## YOUR TASK
Write the data out again, exactly as given.

## DATASET EXCERPT
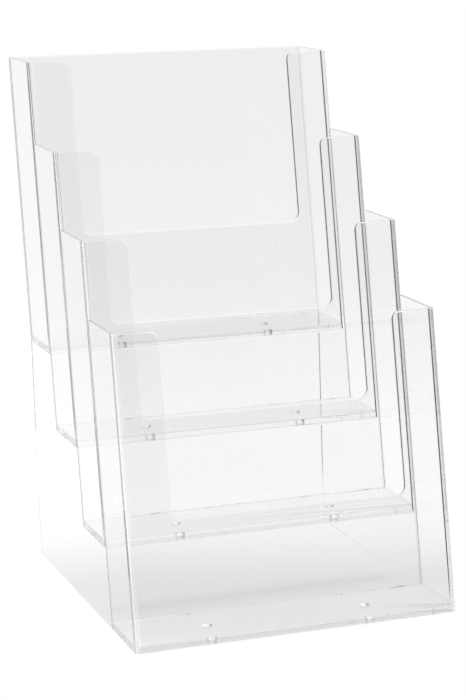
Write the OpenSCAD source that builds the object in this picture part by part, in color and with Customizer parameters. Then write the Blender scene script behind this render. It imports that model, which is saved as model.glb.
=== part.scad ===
// Four-pocket countertop brochure holder in clear moulded styrene.
// Units are millimetres. +Z is up and the pockets open towards -Y and upwards.
// The origin is on the ground, under the middle of the holder's outer box.
// Pockets are numbered from the rear one (1, the highest) to the front one (4).

/* [Holder] */
// Outer width of the pockets and of the stand
holder_width = 165; // [130:1:240]
// How far the pockets lean back from upright, in degrees
lean = 11.2; // [6:0.1:14]
// Thickness of the clear walls
wall = 1.8; // [1.6:0.1:3]
// Clearance left at each bonded seam
seam = 0.06; // [0.02:0.01:0.1]

/* [Pockets] */
// Distance from one front wall to the next, square to the walls
pocket_pitch = 38; // [32:0.1:50]
// Rise from one pocket floor to the next
floor_step = 38.4; // [30:0.1:45]
// Heights of the four pockets, from the rear one to the front one
pocket_heights = [146.9, 144.5, 145.1, 146.5]; // [130:0.1:170]
// Outer radius of the upright front corners
corner_radius = 2.6; // [0.8:0.1:5]
// Inner radius of the upright front corners
inner_corner_radius = 1.8; // [0.3:0.1:2]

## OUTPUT
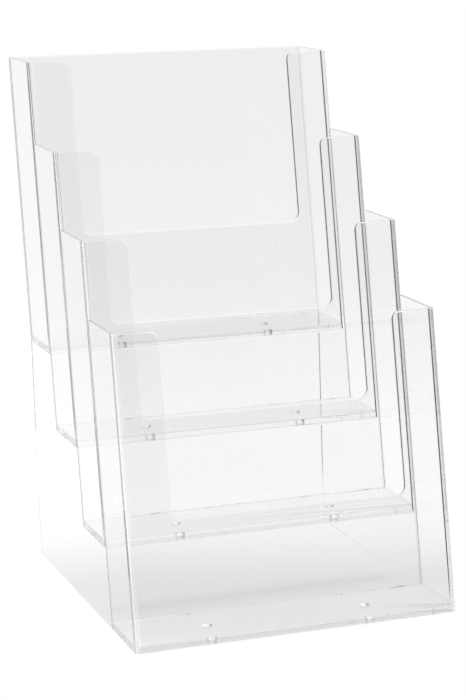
Write the OpenSCAD source that builds the object in this picture part by part, in color and with Customizer parameters. Then write the Blender scene script behind this render. It imports that model, which is saved as model.glb.
=== part.scad ===
// Four-pocket countertop brochure holder in clear moulded styrene.
// Units are millimetres. +Z is up and the pockets open towards -Y and upwards.
// The origin is on the ground, under the middle of the holder's outer box.
// Pockets are numbered from the rear one (1, the highest) to the front one (4).

/* [Holder] */
// Outer width of the pockets and of the stand
holder_width = 165; // [130:1:240]
// How far the pockets lean back from upright, in degrees
lean = 11.2; // [6:0.1:14]
// Thickness of the clear walls
wall = 1.8; // [1.6:0.1:3]
// Clearance left at each bonded seam
seam = 0.06; // [0.02:0.01:0.1]

/* [Pockets] */
// Distance from one front wall to the next, square to the walls
pocket_pitch = 38; // [32:0.1:50]
// Rise from one pocket floor to the next
floor_step = 38.4; // [30:0.1:45]
// Heights of the four pockets, from the rear one to the front one
pocket_heights = [146.9, 144.5, 145.1, 146.5]; // [130:0.1:170]
// Outer radius of the upright front corners
corner_radius = 2.6; // [0.8:0.1:5]
// Inner radius of the upright front corners
inner_corner_radius = 1.8; // [0.3:0.1:2]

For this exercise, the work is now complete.